Small-Scale Edge Patterns That Outpace Big Clouds in 2026
Practical edge hosting patterns for indie teams in 2026: layered caching, portable PoPs, and cost‑conscious observability that deliver sub-50ms experiences without hyperscaler bills.
Small-Scale Edge Patterns That Outpace Big Clouds in 2026
Hook: In 2026 the winners in creator platforms and indie apps are the teams that don’t try to replicate hyperscalers — they build smart, composable edge patterns that focus on latency, cost, and operational simplicity.
Big clouds still dominate raw scale, but they often overdeliver for modest-scale businesses. This piece explains the practical edge patterns I’ve used and audited across small teams in 2025–2026, shows what’s changed lately, and gives an actionable playbook you can implement on modest cloud nodes.
Why small-scale edge matters in 2026 — and what changed
Two trends made edge-first modest architectures compelling this year.
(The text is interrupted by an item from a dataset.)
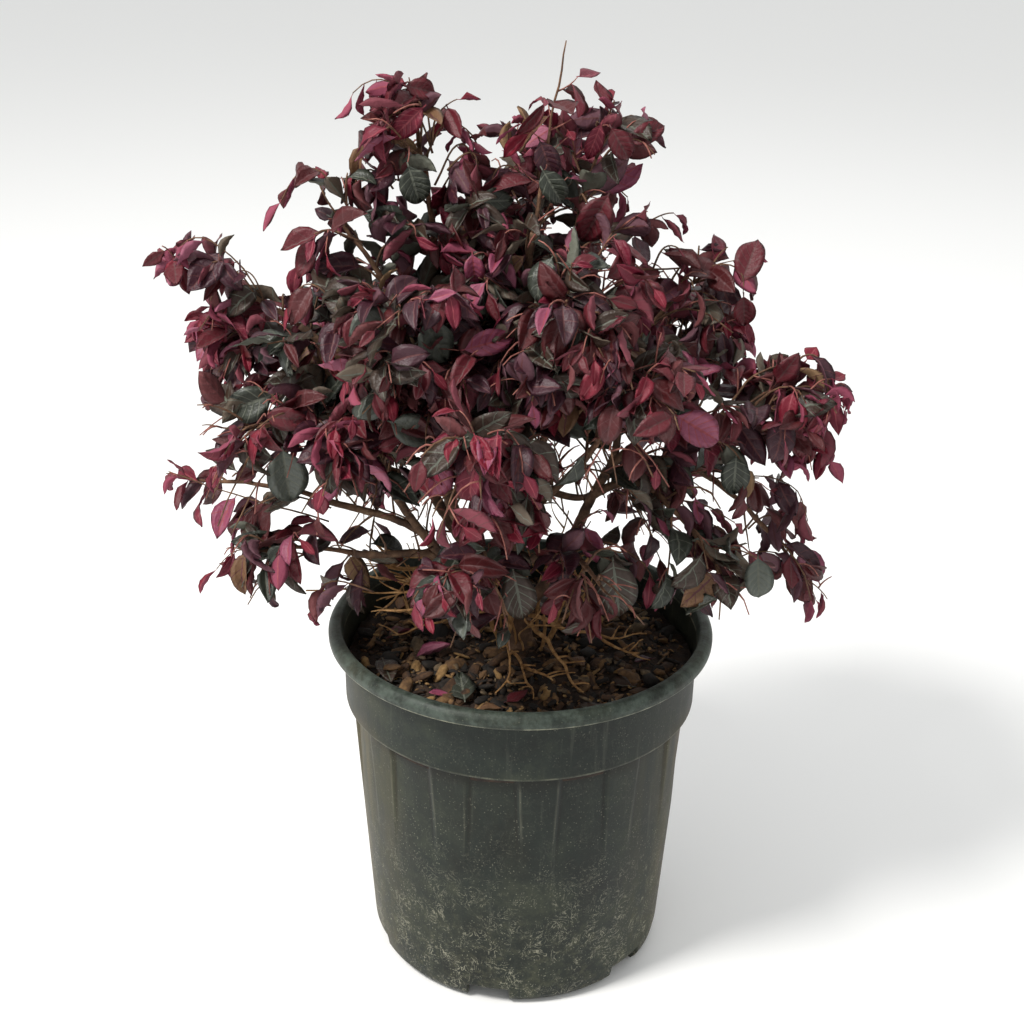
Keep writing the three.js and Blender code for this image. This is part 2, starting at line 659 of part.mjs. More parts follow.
function makeMass(mass, masses, seed) {
  const random = seeded(seed);
  const stem = stemCurve(mass);
  const spray = {
    fits: spaceOf(mass, masses),
    leafLength: mass.half < NARROW_MASS ? NARROW_MASS_LEAF_LENGTH : LEAF_LENGTH,
    leaves: mass.bare ? [] : [endLeaf(stem, place(mass.tip))],
    twigs: [twigOn(stem, STEM_STEPS, taper(STEM_RADIUS, STEM_TIP_RADIUS))],
  };
  const area = place(mass.root).distanceTo(place(mass.tip)) * mass.half;
  const count = Math.max(FEWEST_TWIGS, Math.round(area / AREA_PER_TWIG));
  for (let index = 0; index < count; index += 1) {
    const at = FIRST_TWIG_AT + TWIGS_SPAN * (index + 0.5) / count;
    const turn = TWIG_SPIRAL * index + TWIG_TURN_SPREAD * random();
    const { curve, length } = twigCurve(stem, at, turn, spray.fits);
    if (length < SHORTEST_TWIG || !twigIsClear(curve, TWIG_RADIUS)) continue;
    spray.twigs.push(twigOn(curve, TWIG_STEPS, twigRadius));
  }
  const [main, ...side] = spray.twigs;
  for (const twig of side) addLeavesAlong(twig, TWIG_BARE_SHARE, random, spray);
  addLeavesAlong(main, STEM_BARE_SHARE, random, spray);
  const twigs = spray.twigs.map((twig) => twig.solid);
  const leaves = spray.leaves.map((leaf) => solidOf(leafSolid(leaf)));
  const whole = largestPiece(wasm.Manifold.union([...twigs, ...leaves]).simplify(SHORTEST_EDGE));
  addPart(`foliage_${mass.name}`, geometryOf(whole), leafMaroon);
}

function makeFoliage() {
  const masses = CROWN.flatMap((main) => main.masses);
  masses.forEach((mass, index) => makeMass(mass, masses, FIRST_SEED + SEED_STEP * index));
}

makePot();
makeSoil();
makeLimbs();
makeFoliage();

export default plant;
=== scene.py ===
import math

import bpy
import numpy as np
from mathutils import Matrix, Vector, noise


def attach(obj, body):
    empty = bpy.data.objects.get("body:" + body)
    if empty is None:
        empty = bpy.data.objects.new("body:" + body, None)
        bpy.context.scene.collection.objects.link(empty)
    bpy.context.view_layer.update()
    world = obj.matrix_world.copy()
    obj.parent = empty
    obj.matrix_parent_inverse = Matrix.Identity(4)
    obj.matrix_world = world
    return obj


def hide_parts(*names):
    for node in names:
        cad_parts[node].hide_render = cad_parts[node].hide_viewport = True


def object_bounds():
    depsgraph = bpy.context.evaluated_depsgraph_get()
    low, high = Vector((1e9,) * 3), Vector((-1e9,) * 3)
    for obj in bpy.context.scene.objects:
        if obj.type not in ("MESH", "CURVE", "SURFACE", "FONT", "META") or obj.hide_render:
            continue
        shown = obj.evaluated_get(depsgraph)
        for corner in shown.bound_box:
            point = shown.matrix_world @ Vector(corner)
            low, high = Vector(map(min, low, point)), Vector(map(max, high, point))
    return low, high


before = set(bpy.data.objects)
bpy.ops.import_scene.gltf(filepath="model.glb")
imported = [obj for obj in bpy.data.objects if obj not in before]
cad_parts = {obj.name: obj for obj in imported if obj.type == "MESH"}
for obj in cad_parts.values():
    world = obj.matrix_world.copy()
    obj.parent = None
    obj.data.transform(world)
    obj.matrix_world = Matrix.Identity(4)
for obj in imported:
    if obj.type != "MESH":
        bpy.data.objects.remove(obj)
cad_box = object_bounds()

# A purple-leaved fringe flower shrub in the plastic nursery pot that it was grown in.
# Sizes are in millimetres in the frame of the solids, and each mesh becomes metres as it is made.

MM = 0.001
UP = np.array([0.0, 0.0, 1.0])
# The solids' box, and the one that the leaves stay in, a hundredth of each side larger but no taller
BOX_LOW, BOX_HIGH = np.array(cad_box) / MM
LEAF_BOX_SPARE = 0.01 * (BOX_HIGH - BOX_LOW)
LEAF_BOX_LOW = BOX_LOW - LEAF_BOX_SPARE
LEAF_BOX_HIGH = BOX_HIGH + LEAF_BOX_SPARE * (1, 1, 0)

# Pot
POT_HEIGHT = 264
LIP_RADIUS = 140
LIP_TOP_RADIUS = 137.4
LIP_HEIGHT = 10
LIP_FOOT = POT_HEIGHT - LIP_HEIGHT
LIP_UNDERCUT = 0.8
LIP_INNER_RADIUS = 130.6
MOUTH_RADIUS = 129.7
BAND_RADIUS = 129
BAND_FOOT_RADIUS = 128.4
BAND_FOOT = 207.2
BAND_INNER_FOOT_RADIUS = 126.3
WALL_TOP = 206
WALL_TOP_RADIUS = 123.3
WALL_FOOT = 16
WALL_FOOT_RADIUS = 110.4
FOOT_RADIUS = 103
FOOT_BEND_RADIUS = 108.6
FOOT_BEND = 6
WALL_THICKNESS = 4.6
FLOOR_THICKNESS = 3
FLUTES = 12
FLUTE_DEPTH = 2.5
FLUTE_FADES_AT = 125
FLUTE_HALF_WIDTH = math.radians(8)
FLUTE_FADED_HALF_WIDTH = math.radians(9.5)
FLUTE_EDGE = math.radians(0.7)
FIRST_FLUTE = math.radians(-7.6)
NOTCHES = 6
FIRST_NOTCH = math.radians(-10)
NOTCH_WIDTH = 31
NOTCH_HEIGHT = 14.5
NOTCH_INNER_RADIUS = 86
RAISED_FLOOR = 17.8
RAISED_FLOOR_RADIUS = 79.5
RAISED_FLOOR_SLOPE = 4.5
DRAIN_HOLE_RADIUS = 5
DRAIN_HOLE_PLACE = 95
DRILL_LENGTH = 10
DRILL_MARGIN = 3
DRILL_SIDES = 24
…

One: edge container runtimes and layered caching matured into stable primitives that are affordable to run at many small PoPs. See the practical examples in the Bitbox.Cloud deep dive on edge containers and layered caching for creator platforms, which helped several indie platforms get consistent tail-latency wins without complex infra.
Two: observability moved closer to the edge. The 2026 playbook for edge caching, observability, and zero‑downtime is now a shared reference — not a boutique implementation. Modular telemetry and sampling let teams measure user‑impacting latency rather than chasing every metric.
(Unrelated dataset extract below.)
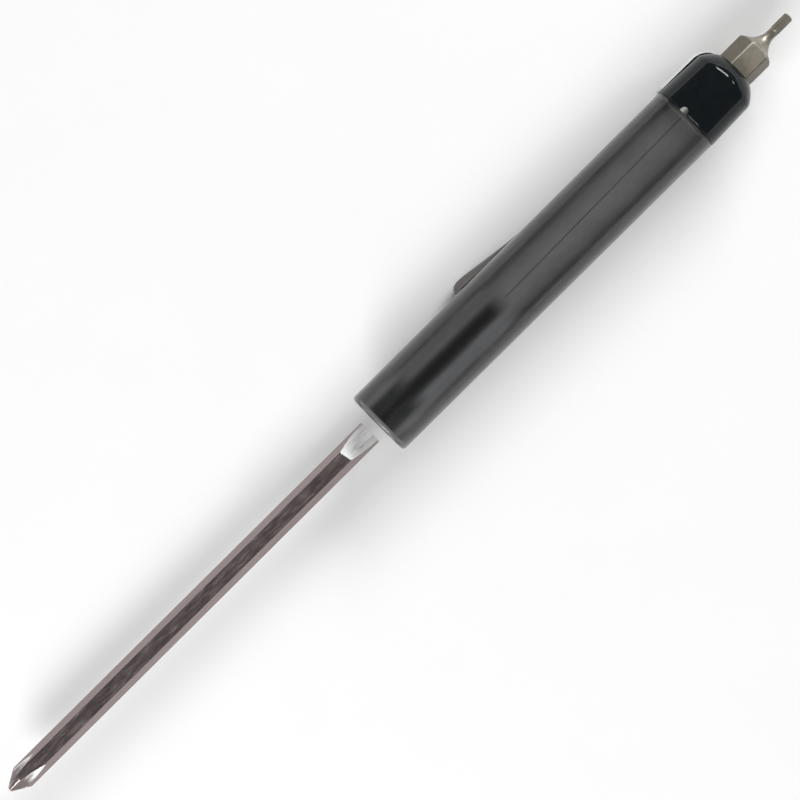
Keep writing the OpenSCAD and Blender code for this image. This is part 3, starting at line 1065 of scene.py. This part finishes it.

“Measure what your users feel, not what your instances report.”
Core patterns that matter — implementable in weeks
These are patterns that small teams can adopt without a dedicated SRE team.
- Edge containers + layered caching — Use ephemeral containers at PoPs for personalization and short-lived compute, backed by a layered caching strategy: in-memory LRU at the container, shared PoP cache for common assets, and origin fallback. The Bitbox.Cloud article explains how layered caching reduces repeated origin trips and cuts latency for creator upload flows.
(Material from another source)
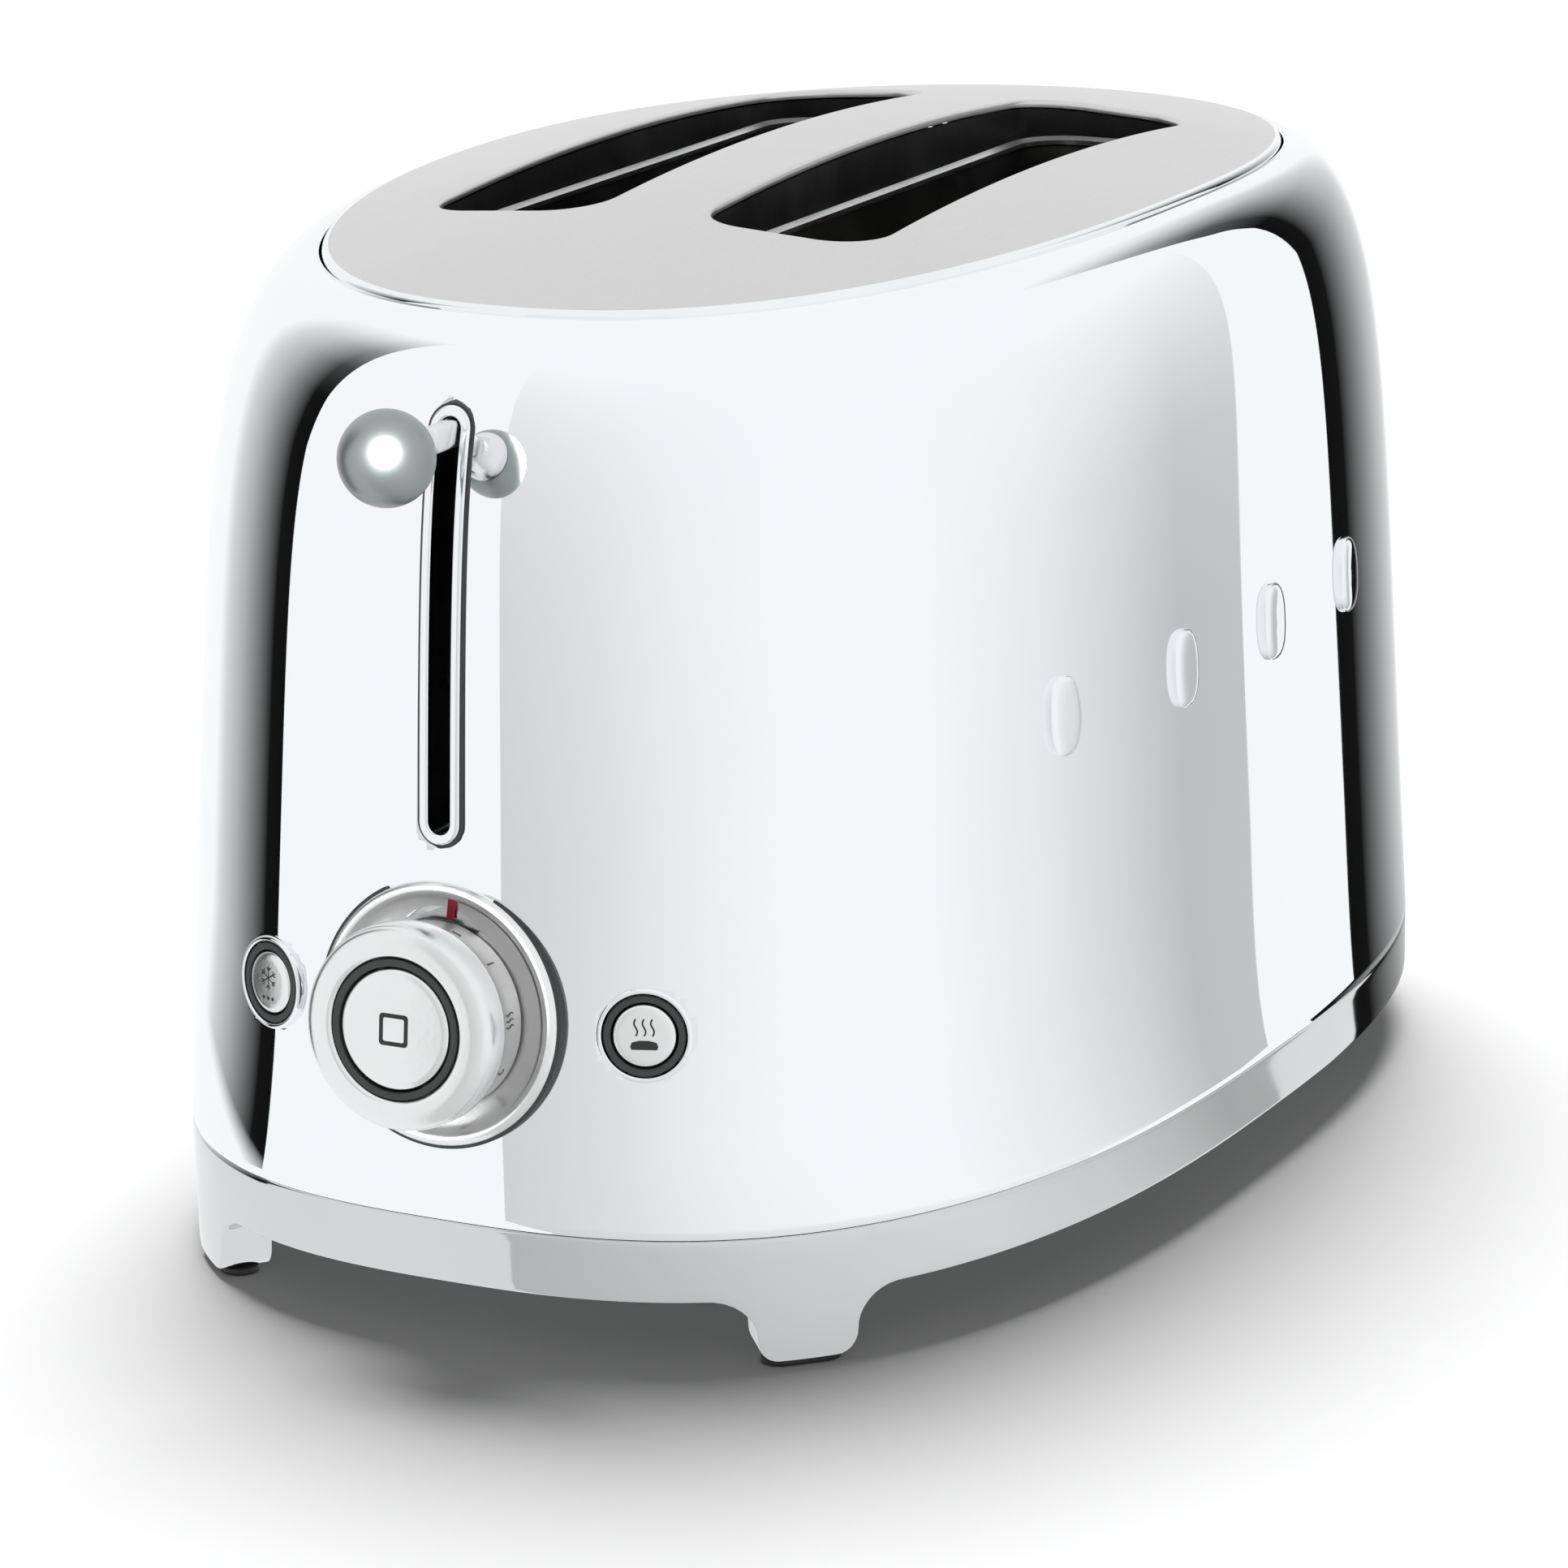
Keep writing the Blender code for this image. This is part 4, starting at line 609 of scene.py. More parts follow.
# %% Body shell
dish_low, dish_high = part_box("dial_dish")
bezel_low, bezel_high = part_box("lever_bezel")
ball_low, ball_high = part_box("lever_ball")
dial_axis = Vector((-0.995833, 0, 0.091191))
DIAL_ORIGIN = Vector((-0.146508, 0, 0.0639))
BUTTONS = {"defrost": (Vector((-0.140994, 0.0384, 0.0632)), Vector((-0.930202, 0.363028, 0.054169))),
           "reheat": (Vector((-0.140994, -0.0384, 0.0632)), Vector((-0.930202, -0.363028, 0.054169)))}
SLOT_HALF, DIAL_HOLE, BUTTON_HOLE, SHELL_SHEET = 3.1 * MM, 16.5 * MM, 7.2 * MM, 1.2 * MM


def shell_stays(point):
    """False where the shell has an opening."""
    if point.x > MIDDLE - HALF_LENGTH * 0.7:
        return True
    low, high = bezel_low.z + SLOT_HALF, bezel_high.z - SLOT_HALF
    off = max(0.0, low - point.z, point.z - high)
    if math.hypot(point.y, off) < SLOT_HALF:
        return False
    if (point - DIAL_ORIGIN).length < DIAL_HOLE:
        return False
    return all((point - origin).length > BUTTON_HOLE for origin, _ in BUTTONS.values())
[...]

- Serverless image CDN for creatives — Offload heavy transforms to an image CDN that supports serverless edge transforms and per-origin caching. Case studies of serverless image CDNs show how creative teams reduced bandwidth and improved perceived load time without changing their CMS.
- Portable PoPs and micro-POPs — Deploy small PoPs in key metros rather than many zones; aim for smart placement based on real user geography. The Edge Hosting in 2026 strategies highlight placement decisions and trade-offs for latency‑sensitive apps.
- Edge observability and deploy-safe rollouts — Use synthetic checks that simulate cold‑start and microburst conditions. Combine real-user sampling with canary release guards to avoid broad regressions.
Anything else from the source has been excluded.